As the SEC Concept Release recognizes, institutional investors quite sensibly are often adverse to displaying their intentions to the marketplace. To avoid displaying the full amount of their order, they have in the past used the upstairs market, where a broker-dealer can discretely market their orders to reduce price impact. In the aftermath of Regulation NMS (2005), these investors have altered their trading strategies and now frequently break their order into small “child” orders. Partly as a consequence, the average execution size on the New York Stock Exchange is now under 300 shares. Other times some institutional investors have channeled orders of larger size to dark pools. One dark pool reports that the average size of such trades is approximately 50,000 shares.
An institution’s optimal order execution strategy depends upon the information underlying the motive for the trade. If an institution anticipates quick changes in price, the institution will trade aggressively. In other cases, the institution will exhibit patience to minimize price impact. The actions of these institutional traders reflect their fiduciary responsibility to their beneficiaries. It is thus inappropriate for the SEC to dictate the trading strategy as well as the display requirements of the institutional order, unless it can demonstrate strong externalities associated with the display. Forcing the display breaches the property rights of the investors.
As with any change in market structure, Regulation NMS has had both positive and negative effects. It has dramatically increased competition among trading venues, as evidenced by the shift in market share to electronic markets.

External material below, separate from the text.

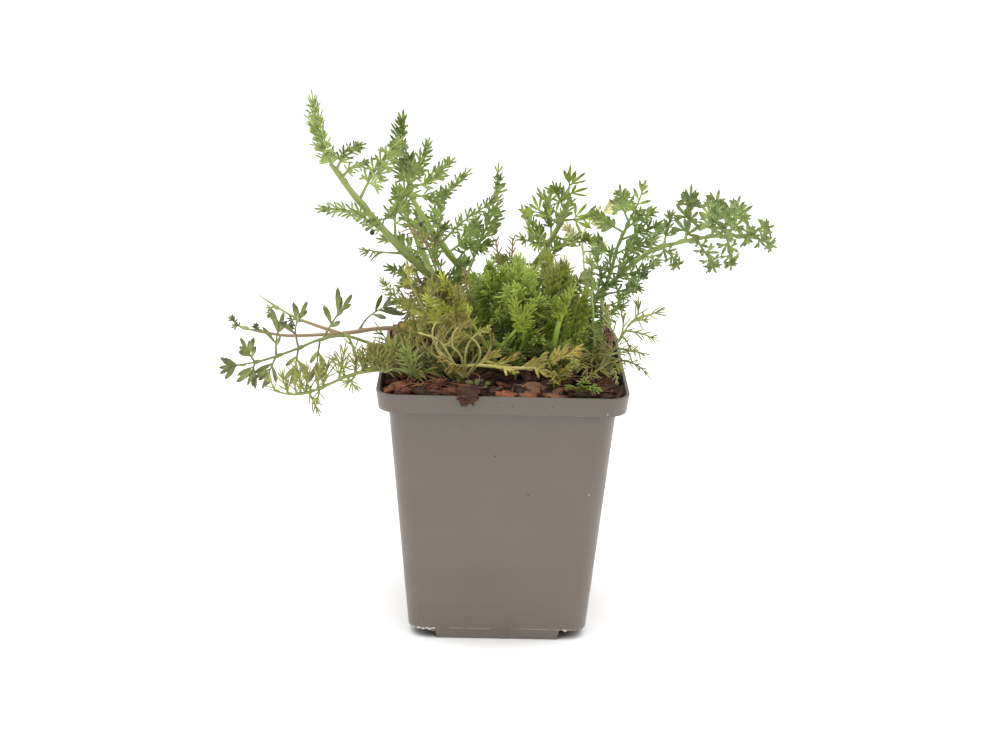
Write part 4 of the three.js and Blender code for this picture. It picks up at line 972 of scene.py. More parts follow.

For example, the New York Stock Exchange (NYSE) is no longer the dominant trading facility for NYSE-listed stocks. The Regulation NMS clearly has reduced spreads and trading costs for the small trades associated with retail investors. The labor-intensive upstairs telephone market has been supplanted by low-cost electronic markets, such as the dark pools.
However, an unintended consequence has been the development of high-frequency trading, now roughly fifty percent of the overall volume. High-frequency trading takes advantage of latency (differences in the timing of flows of information to market participants) and co-location (locating trading computers closer to the market computer to obtain faster transmission). Even though such trading has become a political lightning rod in Congress, the SEC, to its credit, has not yet adopted restrictions on such trading. It has inquired in its Concept Release as to whether such trading enhances liquidity and whether it has increased or decreased short-term volatility. Just as with its 2005-2006 study of the up-tick rule for short selling, the SEC should facilitate the availability of data to evaluate various practices.
As noted, the SEC has shown a strong bias towards protecting the small direct retail investor. This bias is misplaced as the majority of retail investors invest through mutual funds. Moreover, the trades of small retail investors and institutional investors are fundamentally different and should not be viewed as interchangeable. Furthermore, direct retail investors with relatively less information are often attractive parties with whom to trade, as they are more likely to trade at a fair price and not exploit the other side of the trade. Consequently, competition gives them more favorable pricing than potentially informed institutions. In this case, price discrimination benefits the small direct retail investor. Indeed, this is as it should be and lies at the heart of most academic models of financial trading.
Lastly, the SEC’s historical approach to the corporate and municipal bond market has been completely different than its approach to stock trading. It has only recently required post-trade transparency through the publication of trade prices, but the bond market still lacks pre-trade transparency through the publication of consolidated quotes. In this type of market, the direct retail customer is at a substantial disadvantage. Despite the generally lesser price volatility of bonds in comparison to stocks, especially for high-grade bonds, retail spreads in the bond market are substantially larger than in the equity market and the institutional bond market. Rather than trying to determine whether it could improve the functioning of the equity market, the SEC should devote more of its energy to improving the efficiency of the bond market.